Outstanding views are the reward. Away to the west is the sombre mass of Black Hambleton, at 1309 ft one of the highest in the national park. To the north is the long line of the Cleveland Hills with the jagged rocks of the Wainstones easily recognisable. Beyond them the Durham moors some 30 miles distant are visible on a clear day. A similar distance south the Wolds are outlined beyond the long stretch of Bilsdale West Moor and the cultivated limestone slopes of the Tabular Hills.


From Cock Howe a path goes ahead into upper Ryedale, but we turn south on a stony track across heather moorland lined with the eroded tumps of round barrows as well with boundary stones carefully inscribed over a century ago with the landowners' initials. You cannot lose yourself here for whilst other walkers are few (I met no-one on August Bank Holiday Sunday) we are heading for the Bilsdale TV mast two miles away which at 998 ft, is unmissable. Your are following a prehistoric ridge route which was also used into historic times to connect the Cleveland Plain via Carlton to Hawnby and Helmsley before the building of the valley road. It was important enough to appear as late as 1771 in Jefferys' Atlas of Yorkshire.


In about one and a half miles and just past the barrow of Miley Howe the way divides. Fork left past the 'Beware Adders' sign.

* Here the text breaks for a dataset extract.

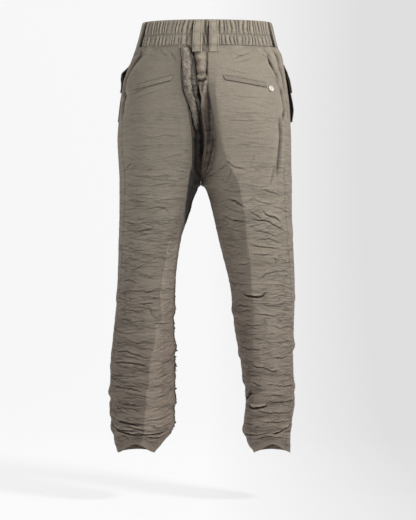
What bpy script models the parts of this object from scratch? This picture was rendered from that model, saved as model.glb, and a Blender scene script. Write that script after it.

The track skirts the extensive bog of Meggy Mire before turning sharply back to the inconspicuous buildings at the foot of the mast. From here there is a panoramic views of Bilsdale with its pattern of walled fields surrounding the two lines of scattered farms on either side of the River Seph.


We now follow the tarred access lane which drops down the steep valley side before curving round to Stingamires, a typical example of an 18th century dale longhouse. Just before the farm go left on a path which crosses two fields to a wooded gill, a delightful shady place with a ford and a little waterfall.


The well marked path continues to a similar gill before crossing one field to a junction of tracks. Turn right through a gate and, with the roofs of Beacon Guest below on the right, drop down to the right of way linking the farms on the dale's west side. Turn left, following the path which for the next two thirds of a mile follows closely a wall on the right.

Where the path emerges through the wall into an open field, head left uphill across the field to a gate on the right. Then cross the middle of the next field aiming for the buildings of High Crookleith below.


The right of way descends to a lane which brings you to the farm buildings. Where the lane turns sharp left, 100 yards from the three storeyed farmhouse with its distinctive white painted lintels, go straight ahead leaving a pond on the left, and head across the next field to a gap in the high hedge and a footbridge over Hollow Bottom Beck. Turn left along a farm access track and almost immediately right up to Low Crookleith.


From here a bridleway leads, right, across four fields to Orterley, a complex of buildings which developed from the standard longhouse where the house and byre were combined. Whilst some of these longhouses date from the 16th century, those at Orterley appear to be some two centuries later.


At Orterley turn right, keeping a large barn on the right and the main farm buildings on the left. Beyond the last building turn left off the access track to a ladder stile. The path beyond continues with a fence on the right to a field above the River Seph. Go half left here, under power lines to a stile close to trees and the riverside in the far, lower corner of the field.

The path then follows the riverside closely where, after rain, there may be a number of muddy sections to negotiate. Cross one last field to the bridge over Raisdale Beck.